** TASK DIRECTIONS **
Start at the line containing "world = obj.matrix_world.copy()", stop at the line containing "for node in", and set down every line in that stretch exactly as written, and nothing else.

** PROVIDED DATA **
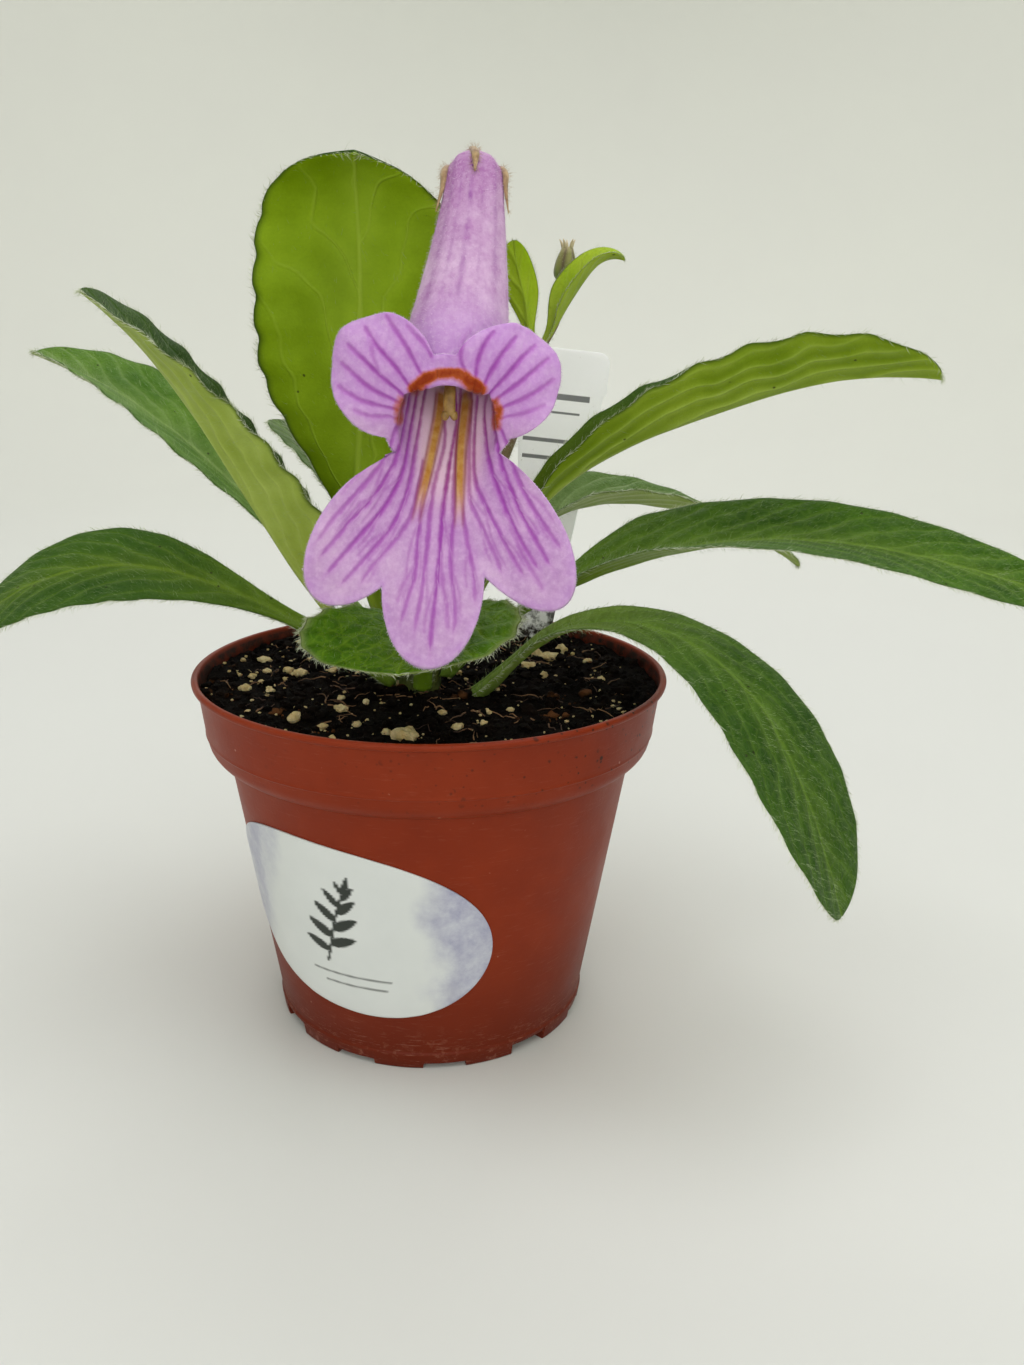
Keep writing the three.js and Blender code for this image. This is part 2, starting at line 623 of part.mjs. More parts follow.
function corolla() {
  const rows = [];
  const angles = [];
  for (let j = 0; j < FACE_COLUMNS; j += 1) {
    const even = (2 * Math.PI * j) / FACE_COLUMNS;
    angles.push(even - FACE_COLUMNS_LOW * Math.cos(even));
  }
  TUBE_RINGS.forEach((_, k) => rows.push(angles.map((angle) => tubePoint(k, angle))));
  const lastRing = rows[rows.length - 1];
  for (let i = 1; i <= THROAT_ROWS; i += 1) {
    const share = i / THROAT_ROWS;
    const eased = share * share * (3 - 2 * share) * 0.4 + share * 0.6;
    rows.push(angles.map((angle, j) => lastRing[j].clone().lerp(limbPoint(angle, 0), eased)));
  }
  for (let i = 1; i <= LIMB_ROWS; i += 1) {
    rows.push(angles.map((angle) => limbPoint(angle, i / LIMB_ROWS)));
  }
  const solid = solidOf(sheet(rows, () => PETAL_THICKNESS / 2, true));
  addPiece('corolla', geometryOf(solid), colours.petal, 0.6);
}

// The flower's stalk, its fork and the two finer stalks. With grow above zero this is its surroundings.
function stalkSolid(grow) {
  const stalk = stem(STALK_PATH, (t) => STALK_RADIUS * (1.25 - 0.3 * t) + grow, 6, 12);
  const pedicel = stem(PEDICEL_PATH, (t) => PEDICEL_RADIUS * (1 + 0.25 * t ** 4) + grow, 6, 14);
  const budStalk = stem(BUD_STALK_PATH, () => BUD_STALK_RADIUS + grow, 5, 6);
  return solidOf(stalk).add(solidOf(pedicel)).add(solidOf(budStalk));
}

function flowerStalk() {
  const solid = stalkSolid(0).subtract(crownSolid(CLEARANCE));
  addPiece('flower_stalk', geometryOf(solid), colours.stalk, 0.7);
  const surroundings = stalkSolid(CLEARANCE);
  for (const bract of BRACTS) {
    addPiece(bract.name, geometryOf(leafSolid(bract).subtract(surroundings)), colours.bract, 0.6);
  }
}

// A closed bud with five ridges, which end in short points
function bud() {
  const rings = [];
  const profile = [[0, 0.55], [0.12, 0.9], [0.35, 1], [0.62, 0.9], [0.82, 0.6], [1, 0.3]];
  for (const [t, share] of profile) {
    const ring = [];
    for (let j = 0; j < 10; j += 1) {
      const angle = (j / 10) * 2 * Math.PI;
      const radius = BUD_RADIUS * share * (j % 2 ? 0.8 : 1);
      const x = BUD_BASE[0] + 0.6 * t + radius * Math.cos(angle);
      ring.push(new THREE.Vector3(x, BUD_BASE[1] + radius * Math.sin(angle), BUD_BASE[2] + BUD_LENGTH * t));
    }
    rings.push(ring);
  }
  addPiece('bud', geometryOf(solidOf(loft(rings)).subtract(stalkSolid(CLEARANCE))), colours.sepal, 0.8);
}

// A point beside the tube's wall at ring k, as [x, y, z]
function besideTube(k, angle, extra) {
  const middle = tubePoint(k, angle).add(tubePoint(k, angle + Math.PI)).multiplyScalar(0.5);
  const outward = tubePoint(k, angle).sub(middle);
  return middle.addScaledVector(outward, 1 + extra / TUBE_RINGS[k][3]).toArray();
}

// The calyx: a small cup behind the tube's end, and five narrow sepals along the tube
function calyx() {
  const [a, b, out] = TUBE_RINGS[0];
  const base = onFace(a, b - 0.3, out - 2.3).toArray();
  const front = onFace(a, b, out - 1.2).toArray();
  let solid = solidOf(stem([base, front], (t) => 1.5 + 0.7 * t, 8, 1));
  for (const degrees of SEPAL_ANGLES) {
    const angle = degrees * DEG;
    const path = [
      onFace(a, b, out - 1.8).toArray(),
      besideTube(0, angle, 1.4),
      besideTube(1, angle, 1.6),
      besideTube(2, angle, 1.9),
    ];
    solid = solid.add(solidOf(stem(path, (t) => SEPAL_RADIUS * (1.1 - 0.7 * t), 4, 5)));
  }
  solid = solid.subtract(stalkSolid(CLEARANCE));
  addPiece('calyx', geometryOf(solid), colours.sepal, 0.8);
}

function pistil() {
  const path = STYLE_PATH.map(([a, b, out]) => onFace(a, b, out).toArray());
  const radius = (t) => STYLE_RADIUS + (STIGMA_RADIUS - STYLE_RADIUS) * THREE.MathUtils.smoothstep(t, 0.86, 0.95);
  addPiece('pistil', geometryOf(solidOf(stem(path, radius, 6, 14))), colours.pistil, 0.7);
}

// Two stamens that stand on the tube's floor, with their anthers joined under the roof of the throat
function stamens() {
  let solid = solidOf(stem([
    onFace(-1.6, 8.6, -7.6).toArray(),
    onFace(1, 8.9, -7.1).toArray(),
    onFace(3.6, 9.2, -7.6).toArray(),
  ], (t) => 0.55 + 0.5 * Math.sin(Math.PI * t), 6, 5));
  for (const side of [-1, 1]) {
    const foot = (-90 + side * 42) * DEG;
    const path = [
      besideTube(4, foot, -1.15),
      onFace(1.6 + side * 2.6, 15.5, -12),
      onFace(1 + side * 2.2, 9, -8),
    ].map((p) => (Array.isArray(p) ? p : p.toArray()));
    solid = solid.add(solidOf(stem(path, (t) => 0.4 + 0.15 * t, 5, 6)));
  }
  addPiece('stamens', geometryOf(solid), colours.stamen, 0.7);
}

// The label's outline is drawn upright from the soil line, then leaned and set in the soil
function labelSolid(grow) {
  const outline = new THREE.Shape();
  const neck = LABEL_HEIGHT - LABEL_HEAD;
  const head = LABEL_HEAD_HALF_WIDTH + grow;
  outline.moveTo(-0.7 - grow, -LABEL_DEPTH - grow);
  outline.lineTo(0.7 + grow, -LABEL_DEPTH - grow);
  outline.lineTo(LABEL_SOIL_HALF_WIDTH + grow, 0);
  outline.lineTo(LABEL_SHOULDER_HALF_WIDTH + grow, neck - 0.6);
  outline.lineTo(head, neck);
  outline.absarc(head - LABEL_CORNER, LABEL_HEIGHT - LABEL_CORNER, LABEL_CORNER, 0, 90 * DEG, false);
  outline.absarc(LABEL_CORNER - head, LABEL_HEIGHT - LABEL_CORNER, LABEL_CORNER, 90 * DEG, 180 * DEG, false);
  outline.lineTo(-head, neck);
  outline.lineTo(-LABEL_SHOULDER_HALF_WIDTH - grow, neck - 0.6);
  outline.lineTo(-LABEL_SOIL_HALF_WIDTH - grow, 0);
  const depth = LABEL_THICKNESS + 2 * grow;
  const geometry = new THREE.ExtrudeGeometry(outline, { depth, bevelEnabled: false, curveSegments: 4 });
  geometry.translate(0, 0, -depth / 2);
  geometry.rotateX((90 - LABEL_LEAN_BACK) * DEG);
  geometry.rotateY(LABEL_LEAN_RIGHT * DEG);
  geometry.translate(...LABEL_PLACE);
  return solidOf(geometry);
}

// The soil's lumpy top: rings of points from the pot's wall to the middle, with pale grains joined to it
function soil(plantFoot) {
  const draw = seededDraw(11);
  const sectors = POT_SEGMENTS / 2;
  const ringAt = (radius, height, lumps) => {
    const ring = [];
    for (let j = 0; j < sectors; j += 1) {
      const angle = (j / sectors) * 2 * Math.PI;
      const z = height + lumps * (draw() - 0.5);
      ring.push(new THREE.Vector3(radius * Math.cos(angle), radius * Math.sin(angle), z));
    }
    return ring;
  };
  const [floor, bend, band] = innerWall();
  const soilRadius = band[0] - CLEARANCE;
  const rings = [
    ringAt(floor[0] - CLEARANCE, POT_FLOOR + CLEARANCE, 0),
    ringAt(bend[0] - CLEARANCE, bend[1], 0),
    ringAt(soilRadius, band[1], 0),
  ];
  for (let i = 0; i <= SOIL_RINGS; i += 1) {
    const share = 1 - (0.97 * i) / SOIL_RINGS;
    rings.push(ringAt(soilRadius * share, SOIL_HEIGHT, SOIL_RELIEF));
  }
  let solid = solidOf(loft(rings));
  for (let i = 0; i < PERLITE_GRAINS; i += 1) {
    const angle = draw() * 2 * Math.PI;
    const reach = 8 + (soilRadius - 11) * Math.sqrt(draw());
    const size = 0.8 + 1.1 * draw() ** 2;
    const grain = new THREE.IcosahedronGeometry(size, 0);
    grain.scale(1 + 0.5 * draw(), 1, 0.8);
    grain.rotateZ(draw() * 6);
    grain.translate(reach * Math.cos(angle), reach * Math.sin(angle), SOIL_HEIGHT + 0.3 * size);
    solid = solid.add(solidOf(grain));
  }
  solid = solid.subtract(plantFoot).subtract(labelSolid(CLEARANCE));
  addPiece('soil', geometryOf(solid), colours.soil, 0.95);
}

// An oval skin on the pot's body, a little proud of it
function potSticker() {
  const rows = [];
  const step = 360 / POT_SEGMENTS;
  const middle = (STICKER_FROM + STICKER_TO) / 2;
  const reach = (STICKER_TO - STICKER_FROM) / 2;
  const away = STICKER_GAP + STICKER_THICKNESS / 2;
  const lean = Math.atan2(BODY_TOP_RADIUS - BASE_RADIUS, BODY_TOP_HEIGHT);
  for (let angle = STICKER_FROM; angle <= STICKER_TO; angle += step) {
    const off = (angle - middle) / reach;
    const half = Math.max(STICKER_HALF_HEIGHT * (1 - Math.abs(off) ** 2.3) ** 0.5, 2);
    const row = [];
    for (let j = -2; j <= 2; j += 1) {
      const z = STICKER_MIDDLE_HEIGHT + STICKER_SLOPE * (angle - middle) + (half * j) / 2;
      const radius = bodyRadius(z) + away * Math.cos(lean);
      row.push(new THREE.Vector3(
        radius * Math.cos(angle * DEG),
        radius * Math.sin(angle * DEG),
        z - away * Math.sin(lean),
      ));
    }
    rows.push(row);
  }
  addPiece('pot_sticker', sheet(rows, () => STICKER_THICKNESS / 2, false), colours.paper, 0.4);
}

pot();
addPiece('crown', geometryOf(crownSolid(0)), colours.crown, 0.7);
soil(leaves());
flowerStalk();
corolla();
calyx();
pistil();
stamens();
bud();
addPiece('plant_label', geometryOf(labelSolid(0)), colours.label, 0.4);
potSticker();

export default plant;
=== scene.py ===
"""The looks of a potted primulina: fine hairy leaves, the lilac flower, soil, pot, label and sticker.

Shapes are worked out in millimetres in the part's own frame and turned into metres when a mesh is made.
"""

import math

import bpy
import numpy as np
from mathutils import Matrix


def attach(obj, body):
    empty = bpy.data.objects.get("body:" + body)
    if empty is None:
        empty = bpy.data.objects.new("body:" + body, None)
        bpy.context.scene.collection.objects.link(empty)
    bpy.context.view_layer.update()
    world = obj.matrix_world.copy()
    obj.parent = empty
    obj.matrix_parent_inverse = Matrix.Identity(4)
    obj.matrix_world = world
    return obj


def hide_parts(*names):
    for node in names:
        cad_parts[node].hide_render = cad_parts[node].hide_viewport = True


MM = 0.001
TAU = 2 * math.pi

# ---------------------------------------------------------------- camera of the photograph (mm and radians)
FOCAL_PIXELS = 1200
IMAGE = (1024, 1365)
EYE = np.array([0, -197.7768, 118.4748])
YAW, PITCH, CAMERA_ROLL = 0.0698, 0.295, 0.0186


def camera_axes():
    forward = np.array([math.sin(YAW) * math.cos(PITCH), math.cos(YAW) * math.cos(PITCH), -math.sin(PITCH)])
    right = np.cross(forward, [0, 0, 1])
    right /= np.linalg.norm(right)
    up = np.cross(right, forward)
    turned = math.cos(CAMERA_ROLL) * right + math.sin(CAMERA_ROLL) * up
    return turned, math.cos(CAMERA_ROLL) * up - math.sin(CAMERA_ROLL) * right, forward


RIGHT, ABOVE, FORWARD = camera_axes()


def to_picture(points):
    """Where points land in the photograph's frame, in its pixels."""
    away = points - EYE
    depth = away @ FORWARD
    return np.stack([IMAGE[0] / 2 + FOCAL_PIXELS * (away @ RIGHT) / depth,
                     IMAGE[1] / 2 - FOCAL_PIXELS * (away @ ABOVE) / depth], -1)


def at_height(pixels, height):
    """The points at a height that stand at these places in the photograph's frame."""
    pixels = np.asarray(pixels, float)
    ray = (FORWARD + (pixels[:, :1] - IMAGE[0] / 2) / FOCAL_PIXELS * RIGHT
           - (pixels[:, 1:] - IMAGE[1] / 2) / FOCAL_PIXELS * ABOVE)
    return EYE + ray * ((height - EYE[2]) / ray[:, 2])[:, None]


# ---------------------------------------------------------------- small maths
def smoothstep(x, low, high):
    t = np.clip((np.asarray(x, float) - low) / (high - low), 0, 1)
    return t * t * (3 - 2 * t)


def unit(v):
    return v / np.maximum(np.linalg.norm(v, axis=-1, keepdims=True), 1e-12)


def lattice(cell, seed):
    h = (cell[..., 0] * 73856093) ^ (cell[..., 1] * 19349663) ^ (cell[..., 2] * 83492791) ^ (seed * 40503)
    h = ((h ^ (h >> 13)) * 1274126177) & 0xFFFFFFFF
    h = ((h ^ (h >> 15)) * 73244475) & 0xFFFFFFFF
    return ((h ^ (h >> 16)) & 0xFFFF) / 32767.5 - 1


def noise(points, seed=0):
    """Smooth noise from -1 to 1."""
    points = np.asarray(points, float)
    base = np.floor(points).astype(np.int64)
    f = points - base
    f = f * f * (3 - 2 * f)
    total = 0
    for corner in np.ndindex(2, 2, 2):
        weight = np.prod(np.where(corner, f, 1 - f), axis=-1)
        total = total + weight * lattice(base + np.array(corner), seed)
    return total


def layered_noise(points, octaves=4, seed=0, gain=0.5):
    total, size = 0, 1
    for i in range(octaves):
        total = total + size * noise(points * 2.03 ** i, seed + 17 * i)
        size *= gain
    return total


def track(values, t):
    """A smooth curve through values at equal steps from t = 0 to t = 1."""
    values = np.asarray(values, float)
    last = len(values) - 1
    place = np.clip(t, 0, 1) * last
    i = np.minimum(np.floor(place).astype(int), last - 1)
    f = place - i
    if values.ndim > 1:
        f = f[..., None]
    b, c = values[i], values[i + 1]
    first, end = (i > 0), (i + 2 <= last)
    if values.ndim > 1:
        first, end = first[..., None], end[..., None]
    a = np.where(first, values[np.maximum(i - 1, 0)], 2 * b - c)
    d = np.where(end, values[np.minimum(i + 2, last)], 2 * c - b)
    return 0.5 * (2 * b + (c - a) * f + (2 * a - 5 * b + 4 * c - d) * f ** 2 + (3 * b - a - 3 * c + d) * f ** 3)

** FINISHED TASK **
    world = obj.matrix_world.copy()
    obj.parent = empty
    obj.matrix_parent_inverse = Matrix.Identity(4)
    obj.matrix_world = world
    return obj


def hide_parts(*names):
    for node in names:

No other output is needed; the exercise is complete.